The greatest fool in the media hall of shame is Graydon Carter, the urbane boulevardier editor of the gussied up trailer trash fodder called Vanity Fair. Not two months ago he featured George Bush’s White House advisors on the cover, calling them The Home Team. By the April issue, as befitting a publication dedicated to the superficial, he is angry that the President doesn’t have “worry lines” about attacking “a country that has not attacked us, and saber-rattling with North Korea, a nation that wore us down to the quick a half-century ago,” and then the piece de resistance: “You really have to work at it to create a situation in which Saddam Hussein is looked upon as less of a threat to world peace than the US President.” Hey Graydon, the National Enquirer is looking for an editor.
The losers in the media are not shutting up, however, despite being totally wrong, a quality borrowed from the Left who never use facts to argue. Instead they keep up the personal attacks. Sure enough, a Pat Morrison of the LA Times showed up on NPR listing, supposedly tongue-in-cheek, reasons why George Bush would be the best candidate for the new president of Iraq.
According to Morrison: Bush loves guns; he is for capital punishment; he doesn’t drink (a reference to his former drinking problem and Islamic laws against alcohol); he has a funny accent; and, in an example typifying the depths to which the Left will descend, a reference that in Iraq, Bush’s daughters (who have had some issues growing up) could not go out in public. In response on her level, I say Pat Morrison’s prostitution of the truth and her attacks on the president’s children qualify her to be a street-walking madam in downtown Baghdad.

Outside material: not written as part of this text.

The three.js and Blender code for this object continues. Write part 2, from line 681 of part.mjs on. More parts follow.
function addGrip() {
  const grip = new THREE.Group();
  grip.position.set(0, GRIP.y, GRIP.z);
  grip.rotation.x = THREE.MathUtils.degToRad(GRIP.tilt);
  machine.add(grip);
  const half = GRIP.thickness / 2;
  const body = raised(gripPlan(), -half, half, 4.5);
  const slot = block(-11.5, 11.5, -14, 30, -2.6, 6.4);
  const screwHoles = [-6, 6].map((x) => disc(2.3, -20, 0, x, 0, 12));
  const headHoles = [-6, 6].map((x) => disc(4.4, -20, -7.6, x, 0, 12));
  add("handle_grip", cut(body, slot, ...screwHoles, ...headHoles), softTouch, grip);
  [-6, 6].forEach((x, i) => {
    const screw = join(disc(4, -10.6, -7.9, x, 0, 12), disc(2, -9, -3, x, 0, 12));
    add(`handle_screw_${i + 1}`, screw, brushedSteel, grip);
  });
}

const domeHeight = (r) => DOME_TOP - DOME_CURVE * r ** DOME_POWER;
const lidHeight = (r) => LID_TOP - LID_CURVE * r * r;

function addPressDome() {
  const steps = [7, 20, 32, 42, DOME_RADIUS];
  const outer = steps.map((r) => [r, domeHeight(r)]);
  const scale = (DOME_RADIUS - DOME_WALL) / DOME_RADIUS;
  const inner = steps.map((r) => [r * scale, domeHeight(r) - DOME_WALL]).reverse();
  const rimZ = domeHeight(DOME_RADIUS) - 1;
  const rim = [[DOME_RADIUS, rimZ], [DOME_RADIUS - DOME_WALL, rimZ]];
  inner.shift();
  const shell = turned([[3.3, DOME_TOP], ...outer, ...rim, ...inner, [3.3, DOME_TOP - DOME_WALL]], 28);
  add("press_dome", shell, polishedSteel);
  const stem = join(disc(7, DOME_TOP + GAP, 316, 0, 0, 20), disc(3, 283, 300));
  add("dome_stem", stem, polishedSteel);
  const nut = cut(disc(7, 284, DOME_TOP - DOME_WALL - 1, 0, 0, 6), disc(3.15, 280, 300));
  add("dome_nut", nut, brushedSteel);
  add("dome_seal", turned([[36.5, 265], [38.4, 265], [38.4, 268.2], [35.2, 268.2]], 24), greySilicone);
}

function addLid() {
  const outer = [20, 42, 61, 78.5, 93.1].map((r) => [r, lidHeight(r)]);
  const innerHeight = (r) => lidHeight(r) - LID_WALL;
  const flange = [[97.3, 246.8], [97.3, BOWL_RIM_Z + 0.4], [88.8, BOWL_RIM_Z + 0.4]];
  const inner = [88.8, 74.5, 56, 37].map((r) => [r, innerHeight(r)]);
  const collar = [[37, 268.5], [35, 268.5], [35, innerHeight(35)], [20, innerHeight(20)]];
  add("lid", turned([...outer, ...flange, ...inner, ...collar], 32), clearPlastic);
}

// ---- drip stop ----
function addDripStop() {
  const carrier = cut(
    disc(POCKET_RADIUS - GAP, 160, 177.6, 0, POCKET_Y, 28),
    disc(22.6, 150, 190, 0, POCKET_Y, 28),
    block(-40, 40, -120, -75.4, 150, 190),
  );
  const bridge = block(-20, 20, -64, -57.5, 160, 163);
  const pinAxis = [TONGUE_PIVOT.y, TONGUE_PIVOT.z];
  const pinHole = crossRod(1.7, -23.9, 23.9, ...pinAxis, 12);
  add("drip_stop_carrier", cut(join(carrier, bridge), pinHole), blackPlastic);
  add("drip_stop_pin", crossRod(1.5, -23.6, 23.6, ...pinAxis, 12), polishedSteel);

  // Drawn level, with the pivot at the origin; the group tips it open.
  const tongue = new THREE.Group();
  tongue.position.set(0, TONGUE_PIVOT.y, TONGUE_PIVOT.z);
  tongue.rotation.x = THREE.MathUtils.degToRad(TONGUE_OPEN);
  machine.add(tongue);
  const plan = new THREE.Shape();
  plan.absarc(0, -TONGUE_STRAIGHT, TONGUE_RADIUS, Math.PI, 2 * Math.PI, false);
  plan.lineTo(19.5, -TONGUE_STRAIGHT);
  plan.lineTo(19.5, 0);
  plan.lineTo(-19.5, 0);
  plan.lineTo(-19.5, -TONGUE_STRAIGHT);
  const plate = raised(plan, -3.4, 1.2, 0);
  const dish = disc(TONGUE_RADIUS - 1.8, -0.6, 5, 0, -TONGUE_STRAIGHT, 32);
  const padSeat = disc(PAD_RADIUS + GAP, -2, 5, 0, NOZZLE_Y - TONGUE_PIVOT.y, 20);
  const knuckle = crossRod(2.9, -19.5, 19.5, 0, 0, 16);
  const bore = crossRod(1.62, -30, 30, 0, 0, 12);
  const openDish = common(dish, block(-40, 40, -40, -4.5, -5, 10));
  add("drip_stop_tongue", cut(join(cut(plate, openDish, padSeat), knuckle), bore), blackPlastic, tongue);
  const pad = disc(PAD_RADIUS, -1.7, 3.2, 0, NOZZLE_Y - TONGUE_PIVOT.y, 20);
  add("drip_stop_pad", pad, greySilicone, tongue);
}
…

However, the “embedded” media, a term I hope will fade away soon, were, for the most part excellent. I predict a sea change in national newsrooms when they return from their experience with real American young men and women who put their lives in harm’s way for their country and the people of Iraq (and for that matter the world). These veteran combat journalists are not going to put up with the dimwits sitting at the anchor desk spewing their anti-American rhetoric. Allowing reporters to go along with actual troop units was a masterful stroke that will pay dividends for those of us fed up with the party line coming out of the mass media.

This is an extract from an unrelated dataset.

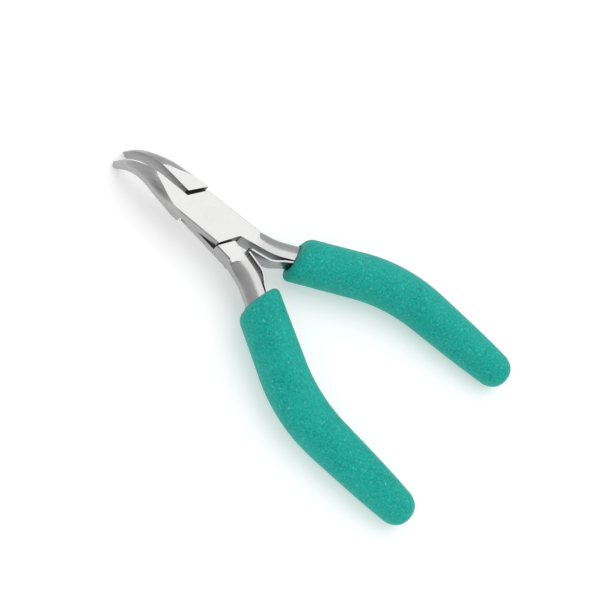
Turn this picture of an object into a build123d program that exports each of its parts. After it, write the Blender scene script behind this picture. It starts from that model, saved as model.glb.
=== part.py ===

The Dixie Chicks and other show folk who showed their asses over the war will suffer with falling record and ticket sales. Michael Moore is not worth nominating as he has created a cottage industry in hating his country. Poor pitiful Susan Sarandon and hubby Tim Robbins the same. Someone from the JDL obviously got to the puerile Barbara Streisand telling her Israel has much to gain from the war, and she shut right up. But Jesse Jackson (I put him in the entertainment group as he is hardly credible as a political player) had to get face time to proclaim that we are an immoral nation because we locked up terrorists at Guantanamo in Cuba—a reach even for scam artist Jackson. The infamous Bill Maher has sneaked back on HBO but seems to be more moderate in his slanders and Dennis Miller, the scabby comedian who usually takes the Party line, has performed a gratifying volte-face and supported the war and his new hero George Bush.
Michael Bloomberg has to be mentioned in dispatches from the home front for banning smoking during a war. I mean, don’t dying soldiers want a cigarette for their last earthly pleasure? Isn’t the nation nervous and in need of a smoke?
What is it about a man so dedicated to ruining someone else’s good time that he buys political office to spoil the party? Hasn’t anyone sent him the memo that proves conclusively that passive smoke has no measurable effect?
PAX AMERICANA
As happens in the course of the American experience in times of danger and turmoil, our system produces the right people at the right time. George Bush, Dick Cheney and the incomparable Donald Rumsfeld have done what no leaders have accomplished in 50 years: instead of sitting around and posturing, they did what they said they would do, and in the process have created something else just as important: a coherent, uni- fied foreign policy that recognizes, whether we like it or not, that we are de facto an imperial power with global responsibilities devolved to us by the accident of our success as a free democracy and the blessing of the resources available to help make a better world.
They had help. The otherwise bland Tony Blair, who articulated the war’s aims better than anyone, at great political risk, will be deified to the heights of Winston Churchill for his brave stand against the European Union and his own cannibalistic Labor Party and attendant press. Of course our military officers and troops performed professionally and effectively and make us proud. But you have to admit, the porpoises we sent from San Diego to sniff out mines should be singled out for special mention. Hats off and a sincere thank you to you all.
Notes from La-La Land
The “peace demonstrations” during the war that have now fizzled out as the facts of the US matter in Iraq emerge are not spontaneous but are organized by groups created by the KGB in the 1950s and ’60s. A former Soviet general writing in the “National Review Online” names names at www.nationalreview.com/comment/comment- pacepa041403.asp.
•••
I heard a useful suggestion: let’s go ahead and build the mass transit system in the Triangle and not use it until we need it (if we ever do).
•••
We’ve won the Iraq War but what about the battle against affirmative action playing out in front of the US Supreme Court in the Michigan case? This twoedged sword cuts right through the basic principles of the United States. If you are white, you are discriminated against. If you are black, you are under suspicion that you made it without proper credentials. And all of us lose when standards are lowered for all.
•••
I predict that John Edwards wins the Democrat nomination for president and is pounded by George Bush.
•••
Hats off to Mary Anne Fox for standing up to the tenured faculty after their cowardly attack after she did her job and fired the dead wood on her staff and was stranded without the support of her boss, the insipid UNC system president Molly Broad.